I’ve decided that I want babies. 3 of them, to be exact. I want triplets, but I don’t want them to all look the same.

I’d like for one of my babies to be a Burtle. A little tiny baby Burtle. 50% Bear, 50% Turtle, 100% precious. He’d be my favorite. I’d spoil him like you wouldn’t believe. I’d buy him all sorts of cute little rattles and such. I’d hire a full-grown Elmo to be at his birthday party. I’d send him to private school so that he could be anything he wanted, like a doctor, or a congressman. I’d buy him the nicest blue bonnet that I could find at Baby’s-R-Us. I would call him Umberto my Little Pookie Wookie Burtle Baby.

I’d like for my second triplet to be a Mermaid baby. I would love my mermaid baby very much, just not quite as much as my precious little Burtle baby. I would be most pleased if my mermaid baby had little lobster claws for hands. I would send her to public school and encourage her to play tennis or to be on the debate team. I would go to her high-school graduation, but I would not stay until the end. I would discourage her from having surgery to separate her legs, making her more normal. I would tell her that if she did such a thing, that I would love her less. I would be so proud if she grew up to have a respectable job, like a manager at a yarn store, where she could cut the yarn with her lobster claws. I would buy her a bonnet from Target. I would call her Thelma the Mermaid Baby with Claws.

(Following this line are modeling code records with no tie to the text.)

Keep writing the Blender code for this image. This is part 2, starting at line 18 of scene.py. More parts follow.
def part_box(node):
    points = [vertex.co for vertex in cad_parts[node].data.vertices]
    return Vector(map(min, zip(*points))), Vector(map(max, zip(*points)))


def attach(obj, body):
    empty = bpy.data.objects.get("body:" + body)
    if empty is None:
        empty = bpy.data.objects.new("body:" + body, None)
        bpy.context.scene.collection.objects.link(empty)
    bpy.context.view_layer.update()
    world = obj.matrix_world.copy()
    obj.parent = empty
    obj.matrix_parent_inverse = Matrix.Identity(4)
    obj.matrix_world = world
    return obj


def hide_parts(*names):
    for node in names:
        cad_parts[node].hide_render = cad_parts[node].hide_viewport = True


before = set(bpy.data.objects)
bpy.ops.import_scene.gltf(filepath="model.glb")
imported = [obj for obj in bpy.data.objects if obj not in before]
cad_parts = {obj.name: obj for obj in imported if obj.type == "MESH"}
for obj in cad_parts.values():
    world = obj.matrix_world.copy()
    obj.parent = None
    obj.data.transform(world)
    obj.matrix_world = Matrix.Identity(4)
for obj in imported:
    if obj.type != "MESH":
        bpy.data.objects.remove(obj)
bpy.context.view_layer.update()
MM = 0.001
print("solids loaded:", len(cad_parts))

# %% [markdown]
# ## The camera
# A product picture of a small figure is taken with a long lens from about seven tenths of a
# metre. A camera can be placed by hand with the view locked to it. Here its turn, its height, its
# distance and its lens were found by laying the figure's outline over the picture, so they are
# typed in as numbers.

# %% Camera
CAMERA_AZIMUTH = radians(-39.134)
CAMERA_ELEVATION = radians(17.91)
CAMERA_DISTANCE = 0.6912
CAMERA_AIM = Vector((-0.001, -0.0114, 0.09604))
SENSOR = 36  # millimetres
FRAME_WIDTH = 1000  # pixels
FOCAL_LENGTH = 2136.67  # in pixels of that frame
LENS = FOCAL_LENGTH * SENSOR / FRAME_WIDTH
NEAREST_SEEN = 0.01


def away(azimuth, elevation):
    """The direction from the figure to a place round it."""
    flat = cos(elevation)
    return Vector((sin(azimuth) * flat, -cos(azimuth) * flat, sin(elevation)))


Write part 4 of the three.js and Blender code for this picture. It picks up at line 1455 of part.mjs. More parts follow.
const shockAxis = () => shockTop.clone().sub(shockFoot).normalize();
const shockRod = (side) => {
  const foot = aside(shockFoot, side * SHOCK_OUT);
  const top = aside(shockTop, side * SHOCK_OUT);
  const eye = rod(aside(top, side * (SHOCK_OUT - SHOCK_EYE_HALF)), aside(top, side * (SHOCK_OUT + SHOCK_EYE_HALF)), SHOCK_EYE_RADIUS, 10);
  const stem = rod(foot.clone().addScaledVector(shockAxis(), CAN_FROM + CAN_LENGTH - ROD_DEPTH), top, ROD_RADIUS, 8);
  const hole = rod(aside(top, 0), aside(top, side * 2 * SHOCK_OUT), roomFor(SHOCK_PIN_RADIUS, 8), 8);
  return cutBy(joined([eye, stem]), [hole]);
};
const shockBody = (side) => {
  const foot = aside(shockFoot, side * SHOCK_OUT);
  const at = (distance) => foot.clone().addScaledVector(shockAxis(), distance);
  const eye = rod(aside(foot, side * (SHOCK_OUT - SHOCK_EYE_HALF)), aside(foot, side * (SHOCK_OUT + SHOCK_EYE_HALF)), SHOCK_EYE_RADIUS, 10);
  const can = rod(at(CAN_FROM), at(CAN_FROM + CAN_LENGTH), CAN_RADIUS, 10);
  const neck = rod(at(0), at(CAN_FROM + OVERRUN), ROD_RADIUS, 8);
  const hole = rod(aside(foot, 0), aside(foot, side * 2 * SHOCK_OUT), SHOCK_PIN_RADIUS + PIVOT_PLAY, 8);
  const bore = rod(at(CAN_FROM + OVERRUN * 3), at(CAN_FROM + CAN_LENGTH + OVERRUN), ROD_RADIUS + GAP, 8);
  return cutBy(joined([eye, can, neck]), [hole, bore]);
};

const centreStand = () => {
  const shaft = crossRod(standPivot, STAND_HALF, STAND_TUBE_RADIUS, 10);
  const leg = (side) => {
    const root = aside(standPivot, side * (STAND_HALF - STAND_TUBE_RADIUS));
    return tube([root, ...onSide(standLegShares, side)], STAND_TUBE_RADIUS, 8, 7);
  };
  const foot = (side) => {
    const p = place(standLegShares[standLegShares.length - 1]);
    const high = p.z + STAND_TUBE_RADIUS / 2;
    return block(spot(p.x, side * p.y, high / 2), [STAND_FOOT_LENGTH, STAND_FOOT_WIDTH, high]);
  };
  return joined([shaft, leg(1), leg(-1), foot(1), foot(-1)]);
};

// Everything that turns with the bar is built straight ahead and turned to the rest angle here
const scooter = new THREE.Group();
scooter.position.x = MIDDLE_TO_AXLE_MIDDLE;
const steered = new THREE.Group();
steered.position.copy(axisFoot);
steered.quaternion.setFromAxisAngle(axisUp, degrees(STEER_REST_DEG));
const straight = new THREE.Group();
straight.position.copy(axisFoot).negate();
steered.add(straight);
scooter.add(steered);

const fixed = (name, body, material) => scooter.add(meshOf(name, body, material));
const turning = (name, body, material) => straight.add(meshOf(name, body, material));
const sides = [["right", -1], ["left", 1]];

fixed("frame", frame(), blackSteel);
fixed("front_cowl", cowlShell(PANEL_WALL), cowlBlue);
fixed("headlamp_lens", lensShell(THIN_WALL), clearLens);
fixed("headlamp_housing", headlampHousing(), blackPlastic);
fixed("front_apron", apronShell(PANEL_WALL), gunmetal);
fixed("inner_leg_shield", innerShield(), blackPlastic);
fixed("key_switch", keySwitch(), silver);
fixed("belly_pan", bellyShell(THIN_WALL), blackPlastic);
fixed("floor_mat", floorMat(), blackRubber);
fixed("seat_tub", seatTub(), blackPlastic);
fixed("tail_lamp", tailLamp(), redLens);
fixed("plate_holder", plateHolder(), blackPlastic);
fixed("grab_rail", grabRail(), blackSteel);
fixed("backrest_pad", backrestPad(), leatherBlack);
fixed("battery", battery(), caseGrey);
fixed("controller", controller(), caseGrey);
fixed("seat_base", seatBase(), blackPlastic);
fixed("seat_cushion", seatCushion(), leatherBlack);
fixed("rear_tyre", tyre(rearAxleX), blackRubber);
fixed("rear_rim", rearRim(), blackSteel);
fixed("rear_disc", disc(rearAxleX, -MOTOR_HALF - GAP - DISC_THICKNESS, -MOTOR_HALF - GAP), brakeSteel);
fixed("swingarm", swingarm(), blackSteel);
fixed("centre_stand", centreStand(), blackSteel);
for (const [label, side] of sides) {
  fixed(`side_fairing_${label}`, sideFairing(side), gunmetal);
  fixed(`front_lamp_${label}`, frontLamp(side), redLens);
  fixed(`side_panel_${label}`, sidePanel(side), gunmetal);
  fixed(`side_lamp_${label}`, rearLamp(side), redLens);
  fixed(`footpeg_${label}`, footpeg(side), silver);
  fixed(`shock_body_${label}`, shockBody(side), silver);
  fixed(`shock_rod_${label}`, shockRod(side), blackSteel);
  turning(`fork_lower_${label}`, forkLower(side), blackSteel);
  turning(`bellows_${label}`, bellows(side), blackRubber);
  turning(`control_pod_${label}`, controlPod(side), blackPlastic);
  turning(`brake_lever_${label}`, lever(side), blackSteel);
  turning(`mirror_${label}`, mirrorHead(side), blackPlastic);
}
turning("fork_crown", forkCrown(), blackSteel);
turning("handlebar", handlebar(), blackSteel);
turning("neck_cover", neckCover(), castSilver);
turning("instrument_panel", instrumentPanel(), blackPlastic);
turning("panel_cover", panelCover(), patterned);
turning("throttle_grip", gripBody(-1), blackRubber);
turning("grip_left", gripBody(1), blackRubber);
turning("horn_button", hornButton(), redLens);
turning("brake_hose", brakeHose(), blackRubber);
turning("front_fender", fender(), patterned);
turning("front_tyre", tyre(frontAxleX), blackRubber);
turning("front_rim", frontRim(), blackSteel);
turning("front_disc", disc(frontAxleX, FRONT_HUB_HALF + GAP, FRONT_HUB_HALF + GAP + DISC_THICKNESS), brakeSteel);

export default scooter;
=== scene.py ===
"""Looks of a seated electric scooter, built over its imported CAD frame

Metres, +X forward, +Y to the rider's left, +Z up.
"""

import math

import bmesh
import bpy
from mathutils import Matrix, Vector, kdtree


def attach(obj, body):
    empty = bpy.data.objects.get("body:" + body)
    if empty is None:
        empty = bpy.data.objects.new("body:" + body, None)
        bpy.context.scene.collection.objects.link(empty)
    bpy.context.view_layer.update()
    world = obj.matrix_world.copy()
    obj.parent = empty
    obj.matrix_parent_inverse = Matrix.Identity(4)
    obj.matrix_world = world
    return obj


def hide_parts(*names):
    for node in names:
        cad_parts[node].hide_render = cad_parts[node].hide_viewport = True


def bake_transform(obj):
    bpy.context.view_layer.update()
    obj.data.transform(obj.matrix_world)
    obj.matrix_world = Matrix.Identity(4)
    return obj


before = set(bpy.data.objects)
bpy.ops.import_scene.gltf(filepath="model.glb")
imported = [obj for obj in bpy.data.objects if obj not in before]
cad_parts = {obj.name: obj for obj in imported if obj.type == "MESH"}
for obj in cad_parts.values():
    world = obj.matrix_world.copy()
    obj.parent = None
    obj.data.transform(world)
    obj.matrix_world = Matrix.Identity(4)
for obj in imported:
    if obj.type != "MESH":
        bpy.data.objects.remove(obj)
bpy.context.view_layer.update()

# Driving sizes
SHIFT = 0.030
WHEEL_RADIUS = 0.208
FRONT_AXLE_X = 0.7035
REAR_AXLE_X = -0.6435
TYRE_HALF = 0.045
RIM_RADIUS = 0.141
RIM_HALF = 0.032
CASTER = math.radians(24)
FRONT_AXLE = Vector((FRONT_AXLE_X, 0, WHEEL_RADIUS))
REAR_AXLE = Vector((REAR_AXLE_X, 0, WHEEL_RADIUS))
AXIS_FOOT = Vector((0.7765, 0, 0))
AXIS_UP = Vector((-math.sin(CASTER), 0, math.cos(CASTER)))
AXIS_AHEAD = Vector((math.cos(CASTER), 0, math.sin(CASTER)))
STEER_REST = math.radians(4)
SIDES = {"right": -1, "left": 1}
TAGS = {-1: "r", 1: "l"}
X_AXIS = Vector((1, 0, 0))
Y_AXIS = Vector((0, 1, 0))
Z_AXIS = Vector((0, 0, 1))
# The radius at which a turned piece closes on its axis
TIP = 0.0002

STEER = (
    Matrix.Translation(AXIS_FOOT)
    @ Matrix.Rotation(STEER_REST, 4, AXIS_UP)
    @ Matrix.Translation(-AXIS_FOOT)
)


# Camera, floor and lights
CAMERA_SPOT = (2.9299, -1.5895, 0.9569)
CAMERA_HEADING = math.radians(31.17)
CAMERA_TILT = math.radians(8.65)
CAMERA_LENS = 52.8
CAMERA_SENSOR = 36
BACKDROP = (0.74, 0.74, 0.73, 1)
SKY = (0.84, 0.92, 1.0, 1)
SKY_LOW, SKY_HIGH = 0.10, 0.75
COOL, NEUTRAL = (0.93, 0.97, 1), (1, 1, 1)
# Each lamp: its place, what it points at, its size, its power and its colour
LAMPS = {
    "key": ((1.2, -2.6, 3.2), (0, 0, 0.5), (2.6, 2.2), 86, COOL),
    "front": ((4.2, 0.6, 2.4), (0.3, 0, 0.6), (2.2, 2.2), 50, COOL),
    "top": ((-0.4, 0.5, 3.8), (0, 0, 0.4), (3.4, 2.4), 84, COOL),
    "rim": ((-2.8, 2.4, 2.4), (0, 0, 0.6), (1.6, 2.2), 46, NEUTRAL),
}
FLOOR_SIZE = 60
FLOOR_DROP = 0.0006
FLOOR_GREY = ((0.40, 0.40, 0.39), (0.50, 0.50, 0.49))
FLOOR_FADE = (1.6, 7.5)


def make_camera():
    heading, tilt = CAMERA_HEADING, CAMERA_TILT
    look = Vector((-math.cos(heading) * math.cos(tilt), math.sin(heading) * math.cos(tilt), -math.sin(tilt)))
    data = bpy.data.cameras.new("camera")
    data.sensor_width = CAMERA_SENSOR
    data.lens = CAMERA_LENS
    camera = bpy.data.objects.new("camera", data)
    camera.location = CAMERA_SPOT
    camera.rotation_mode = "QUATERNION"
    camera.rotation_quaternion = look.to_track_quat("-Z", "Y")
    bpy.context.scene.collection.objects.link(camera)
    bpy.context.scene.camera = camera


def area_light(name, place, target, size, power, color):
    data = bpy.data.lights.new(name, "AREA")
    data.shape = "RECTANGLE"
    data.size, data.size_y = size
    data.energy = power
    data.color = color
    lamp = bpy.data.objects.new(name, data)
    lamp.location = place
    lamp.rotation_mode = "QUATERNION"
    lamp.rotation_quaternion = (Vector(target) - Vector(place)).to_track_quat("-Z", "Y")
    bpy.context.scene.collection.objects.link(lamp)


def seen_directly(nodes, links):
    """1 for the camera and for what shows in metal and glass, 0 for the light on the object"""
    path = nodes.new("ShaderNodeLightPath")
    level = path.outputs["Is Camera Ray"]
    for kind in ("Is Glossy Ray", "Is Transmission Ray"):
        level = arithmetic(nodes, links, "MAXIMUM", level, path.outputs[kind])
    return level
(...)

I would like for my third triplet to be normal. I would not like my normal baby one bit, and that’s the truth. I would neglect him and feed him discounted hamster food. I would dress him in raggedy torn overalls and make him carry around a pitchfork. I would tell him that if he shined Umberto’s shell, I would feed him porkchops. When my precious little Burtle’s shell was super-shiny, I would feed my normal baby Rabbit food. I would homeschool him, then not teach him anything. I would ask him to read things and then laugh at him along with Umberto and Thelma. His illiteracy would be the root of many jokes in my household. I would hire someone who slurred really badly to tutor him until he developed the same slur. This would make his attempts at reading even funnier than before. I would not buy him a bonnet. I would call him Zeek.